In the same issue, “Trust-Busting to Come” notes that “it begins to look as if the job of trust-busting undertaken by the American people and their government a few years ago was left so incomplete or was so largely undone during the war, that it will have to be tackled afresh.” One arena in which this newspaper article suggests there are still monopoly-like controls are among “the meat packers,” who were “steadily acquiring a monopoly of many of the chief food products of the country.” In fact, reports the story, “their grip is not confined to meats but is rapidly reaching out and fastening upon numerous other products.” The meat packing companies “contend that such concentration of commercial power eliminates waste of effort, saves expense, makes for greater efficiency, renders smaller profits possible, and thus benefits the public by providing lower prices than can be secured in any other way.” Interestingly, the article’s author contends that “[t]his is the familiar argument of the advocates of state socialism, to which system majority opinion is opposed, and the packers will hardly be able to convert the public to such a view” and asks,” [i]f we cannot trust the Government to administer the food supplies of the country, still less can we trust a huge private combination which has nothing in view but the accumulation of wealth for itself.”
August 6, 1959
“Plans Made for Museum Opening: Crittenden and Greer to speak at Dedication of Tatum Cabin” notes that “the Southern Appalachian Historical Association will officially open its museum Friday, August 14, when the dedication of the Tatum Cabin will be held.” The story relates that “the cabin, located on Horn in the West grounds, was presented to the Southern Appalachian Historical Association by I.T. Tatum, a descendent of the Revolutionary War captain who built it.” The cabin had been kept in the same family until the prior year’s donation, “when Mr. Tatum gave it to the historical association to be the nucleus of a proposed museum” of the era of Daniel Boone. The site was to be dedicated in an evening ceremony, presided over by “Dr. Christopher Crittenden, head of the N.C. Department of Archives, of Raleigh, and Dr.

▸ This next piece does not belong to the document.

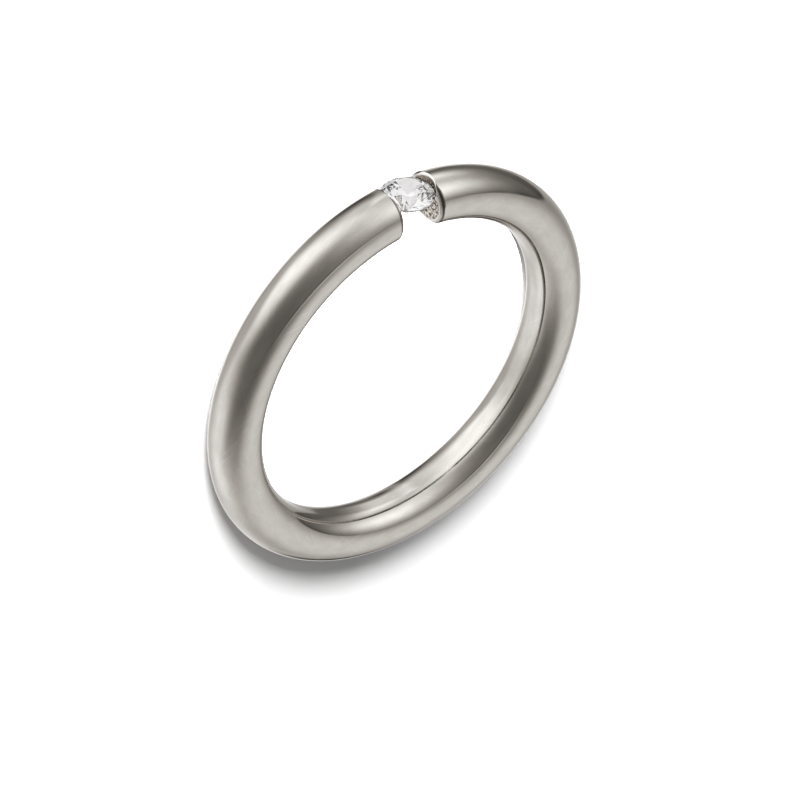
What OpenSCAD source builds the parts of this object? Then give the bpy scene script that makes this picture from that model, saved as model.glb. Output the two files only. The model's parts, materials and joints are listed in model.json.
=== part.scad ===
// Tension-set ring lying on its side: an open ring of round wire whose two sawn
// ends grip one round brilliant stone by its girdle.
// Millimetres. The ring's axis is +Z, the surface it lies on is z = 0, the origin is
// under the middle of the finger hole, and the gap with the stone faces -Y.

/* [Band] */
// Inner diameter, across the finger hole (ISO 58, US 8 1/2)
finger_d = 18.5; // [15:0.1:22]
// Width of the band along the ring's axis, the diameter of the wire
wire_d = 3.0; // [2.8:0.05:4]
// Radius of the two rounded corners of the band's inner half
inner_corner_r = 1.26; // [1:0.02:1.38]

/* [Ends] */
// Distance between the two sawn end faces
gap = 2.38; // [1.6:0.02:2.6]
// Width of the eased edge around each end face
ease = 0.18; // [0.05:0.01:0.3]

/* [Stone] */
// Diameter of the stone at its girdle
stone_d = 2.9; // [2.8:0.02:3]
// Distance from the ring's axis to the middle of the girdle, above the finger's side
girdle_above_finger = 2.01; // [1.9:0.01:2.05]
// Thickness of the girdle where the main facets meet it
girdle_t = 0.10; // [0.06:0.01:0.16]
// Width of the table across its corners, as a share of the stone's diameter
table_share = 0.57; // [0.5:0.01:0.65]
// Angle of the crown's main facets
crown_angle = 36; // [30:0.5:37]
// Angle of the pavilion's main facets
pavilion_angle = 40; // [39:0.5:43]
// How far each main facet bites into the girdle at its tip
main_bite = 0.01; // [0.006:0.001:0.02]
// How far the star facets reach from the table's corner towards the girdle
star_share = 0.52; // [0.4:0.01:0.6]
// How far the lower girdle facets reach from the girdle towards the culet
lower_share = 0.78; // [0.7:0.01:0.85]
// How far the stone is turned about its own axis
stone_turn = 22.5; // [0:0.5:45]
// Clearance between the stone and its seat
seat_clear = 0.03; // [0.02:0.005:0.05]

/* [Hidden] */
$fn = 128;

wire_r = wire_d / 2;
finger_r = finger_d / 2;
// distance from the ring's axis to the centre of the wire
centre_r = finger_r + inner_corner_r;
outer_r = centre_r + wire_r;
// distance of the wire's centre from the X axis at the eased edges
end_y = sqrt(pow(centre_r, 2) - pow(gap / 2 + ease / 2, 2));
// half of the flat strip along the finger's side
flat_half = wire_r - inner_corner_r;
girdle_r = stone_d / 2;
girdle_rho = finger_r + girdle_above_finger;
main_r = girdle_r - main_bite;

// crown: corner of the table, its height over the girdle's upper edge, and the point
// where main, star and upper girdle facets meet, on the radius halfway between mains
table_r = table_share * girdle_r;
table_h = tan(crown_angle) * (main_r - table_r);
star_r = table_r * cos(22.5) + star_share * (girdle_r - table_r * cos(22.5));
star_h = tan(crown_angle) * (main_r - star_r * cos(22.5));
star_angle = atan((table_h - star_h) / (star_r - table_r * cos(22.5)));
upper_angle = atan(star_h / (cos(11.25) * (girdle_r - star_r)));
// pavilion: where two mains and two lower girdle facets meet
lower_r = (1 - lower_share) * girdle_r;
lower_h = tan(pavilion_angle) * (main_r - lower_r * cos(22.5));
lower_angle = atan(lower_h / (cos(11.25) * (girdle_r - lower_r)));
pavilion_h = tan(pavilion_angle) * main_r;

// Every facet as [angle around the stone, lean from the girdle's plane, radius and
// height over the girdle's edge that it passes through, +1 crown or -1 pavilion]
chord_r = girdle_r * cos(11.25);
FACETS = [
  for (k = [0:7]) each [
    [45 * k, crown_angle, main_r, 0, 1],
    [45 * k, pavilion_angle, main_r, 0, -1],
    [45 * k + 22.5, star_angle, table_r * cos(22.5), table_h, 1],
    for (s = [-1, 1]) each [
      [45 * k + s * 11.25, upper_angle, chord_r, 0, 1],
      [45 * k + s * 11.25, lower_angle, chord_r, 0, -1]
    ]
  ]
];

echo(outer_d = 2 * outer_r, table_at = girdle_rho + girdle_t / 2 + table_h,
     culet_at = girdle_rho - girdle_t / 2 - pavilion_h,
     star_angle = star_angle, upper_angle = upper_angle, lower_angle = lower_angle);

// Section of the band, drawn at its distance from the ring's axis: a half circle
// outside, and two quarter circles with a short flat between them inside.
module section() {
  intersection() {
    translate([centre_r, 0]) circle(r = wire_r);
    translate([centre_r, -wire_r]) square([wire_r, wire_d]);
  }
  for (s = [-1, 1])
    intersection() {
      translate([centre_r, s * flat_half]) circle(r = inner_corner_r);
      translate([finger_r, s > 0 ? flat_half : -wire_r])
        square([inner_corner_r, inner_corner_r]);
    }
  translate([finger_r, -flat_half]) square([inner_corner_r, 2 * flat_half]);
}

// Everything between the two ends, with the eased edge of each end face turned on a
// cone around the wire, so the wire's corner is gone and not its whole end.
module gap_cut() {
  long = 4 * wire_r;
  past = 2 * ease;
  difference() {
    translate([-gap / 2 - past, -centre_r - long / 2, -long / 2])
      cube([gap + 2 * past, long, long]);
    for (s = [-1, 1])
      translate([s * gap / 2, -end_y, 0])
        rotate([0, s * 90, 0])
          cylinder(h = 3 * ease, r1 = wire_r - ease, r2 = wire_r + 2 * ease);
  }
}

// Room for the stone: a round hole from outside down to just under the girdle, and
// a cone under it that follows the pavilion.
module seat_cut() {
  seat_r = girdle_r + seat_clear;
  floor_rho = girdle_rho - girdle_t / 2 - seat_clear;
  deep = seat_r * tan(pavilion_angle);
  translate([0, -floor_rho, 0]) rotate([90, 0, 0]) {
    cylinder(h = wire_d, r = seat_r);
    translate([0, 0, -deep]) cylinder(h = deep, r1 = 0, r2 = seat_r);
  }
}

module band() {
  color([0.72, 0.70, 0.67])
    translate([0, 0, wire_r])
      difference() {
        rotate_extrude() section();
        gap_cut();
        seat_cut();
      }
}

// The room beyond one facet
module beyond(f) {
  big = 4 * girdle_r;
  mirror([0, 0, f[4] > 0 ? 0 : 1])
    rotate([0, 0, f[0]]) translate([f[2], 0, girdle_t / 2 + f[3]]) rotate([0, f[1], 0])
      translate([-big / 2, -big / 2, 0]) cube([big, big, big]);
}

// The rough stone with its first n facets cut, one after the other
module cut_to(n) {
  if (n == 0)
    translate([0, 0, -pavilion_h - girdle_t])
      cylinder(h = pavilion_h + 1.5 * girdle_t + table_h, r = girdle_r);
  else
    difference() {
      cut_to(n - 1);
      beyond(FACETS[n - 1]);
    }
}

module stone() {
  color([0.93, 0.95, 0.97])
    translate([0, -girdle_rho, wire_r])
      rotate([90, 0, 0]) rotate([0, 0, stone_turn])
        cut_to(len(FACETS));
}

band();
stone();
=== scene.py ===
import json
import math

import bmesh
import bpy
import numpy as np
from mathutils import Matrix, Vector

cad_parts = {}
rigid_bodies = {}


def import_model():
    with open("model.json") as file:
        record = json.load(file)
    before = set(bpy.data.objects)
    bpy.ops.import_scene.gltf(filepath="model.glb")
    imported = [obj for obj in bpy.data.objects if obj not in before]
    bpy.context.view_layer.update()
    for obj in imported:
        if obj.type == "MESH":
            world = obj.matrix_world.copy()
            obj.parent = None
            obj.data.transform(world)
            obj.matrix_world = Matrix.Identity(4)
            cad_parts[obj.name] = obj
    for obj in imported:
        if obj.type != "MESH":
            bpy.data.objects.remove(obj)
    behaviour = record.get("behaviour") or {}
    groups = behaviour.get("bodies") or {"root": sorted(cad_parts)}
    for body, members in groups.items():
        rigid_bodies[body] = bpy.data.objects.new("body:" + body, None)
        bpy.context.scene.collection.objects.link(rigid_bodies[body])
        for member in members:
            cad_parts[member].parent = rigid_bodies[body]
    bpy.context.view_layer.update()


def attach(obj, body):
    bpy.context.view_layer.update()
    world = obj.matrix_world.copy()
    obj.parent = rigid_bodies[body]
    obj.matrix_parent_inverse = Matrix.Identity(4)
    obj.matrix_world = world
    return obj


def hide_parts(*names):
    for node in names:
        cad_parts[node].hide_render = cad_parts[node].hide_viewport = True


for o in list(bpy.data.objects):
    bpy.data.objects.remove(o)
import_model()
scene = bpy.context.scene

MM = 0.001

# ---------------------------------------------------------------- sizes, in mm
WIRE_R = 1.5            # outer half of the wire
CORNER_R = 1.26         # the two rounded corners of the inner half
FLAT = WIRE_R - CORNER_R
FINGER_R = 9.25
CENTRE_R = FINGER_R + CORNER_R
FACE_X = 1.19           # the sawn end faces
EASE = 0.18
STONE_R = 1.45
GIRDLE_RHO = 11.26
GIRDLE_T = 0.10
MAIN_R = STONE_R - 0.01
SEAT_R = STONE_R + 0.03
CROWN, PAVILION = math.radians(36), math.radians(40)


# ---------------------------------------------------------------- camera
def add_camera():
    """The photograph's viewing angle, rolled as the photograph is: the ring lies down here."""
    az, el, roll = math.radians(39.1), math.radians(36.70), math.radians(130.615)
    px = 1 / 18990.0      # one pixel of the 800 x 800 frame at the ring's centre, in metres
    dist = 17500 * px
    back = Vector((math.sin(az) * math.cos(el), -math.cos(az) * math.cos(el), math.sin(el)))
    turn = (-back).to_track_quat("-Z", "Y").to_matrix() @ Matrix.Rotation(roll, 3, "Z")
    right, up = turn.col[0], turn.col[1]
    centre = Vector((0, 0, WIRE_R * MM))
    loc = centre - right * (394.98 - 400) * px + up * (363.03 - 400) * px + back * dist
    data = bpy.data.cameras.new("camera")
    data.sensor_width = 36.0
    data.lens = 36.0 * 17500 / 800
    data.clip_start, data.clip_end = 0.05, 20.0
    cam = bpy.data.objects.new("camera", data)
    cam.matrix_world = Matrix.Translation(loc) @ turn.to_4x4()
    scene.collection.objects.link(cam)
    scene.camera = cam
    return back


back = add_camera()


# ---------------------------------------------------------------- the band's mesh
def section(n_out=84, n_corner=38, n_flat=4):
    """Points around the wire: distance from its centre outwards and upwards, and the normal there.
    Starts at the top, goes round the outside, and comes back along the finger's side."""
    pts = []
    for i in range(n_out):
        a = math.pi / 2 - math.pi * i / n_out
        pts.append((0, a))
    for i in range(n_corner):
        a = -math.pi / 2 - math.pi / 2 * i / n_corner
        pts.append((-1, a))
    for i in range(n_flat):
        pts.append((2 + i / n_flat, math.pi))
    for i in range(n_corner):
        a = math.pi - math.pi / 2 * i / n_corner
        pts.append((1, a))
    return pts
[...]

I.G. Greer, president of Southern Appalachian Historical Association, of Chapel Hill.” The 7 p.m. dedication was “to be over by 7:45, in time for attendance of Horn in the West.”
“Masonic Picnic Will be Held Next Saturday” announced a picnic at Camp Rainbow “located in the beautiful Hills at Foscoe,” which was to be “a revival of the custom of holding an annual Masonic picnic, abandoned some thirty-five years ago.” The event was to include a meeting, a tour of the camp, recreations, a vesper service, and a covered dish picnic. “All Masons, their families and Eastern Star members are invited to come out and bring covered dishes,” concludes the notice.
August 9, 1976
“Blue Ridge Parkway Sets All Time Monthly Record in July” reports that “more than two million visits, an all-time monthly high, were reported on the Blue Ridge Parkway during July, helping push year-to-date visitations over 13 percent ahead of 1975, the record year.” A drop in Parkway visits in June led Parkway Superintendent Joe Brown to speculate that “many potential visitors had delayed their vacations until after July 4 bicentennial events, and that the remainder of the summer would see greatly-increased travel,” which seemed to be borne out by July’s record-setting figures.
“Waldensian Celebration is Planned” tells that “[t]he town of Valdese, which was settled by the Waldensian people from the Cottian Alps during the last century, will hold a ‘Waldensian Celebration of the Glorious Return,’” a commemoration of the return of the Waldensian Protestants “to their native valley during the 17th century after persecutions of Louis XIV had driven them out.” In addition to “native games, foods, and crafts,” an antique auto parade, dance demonstrations, tours of the Waldensian Church Museum, and performances of the outdoor drama “From This Day Forward” were to highlight the celebration.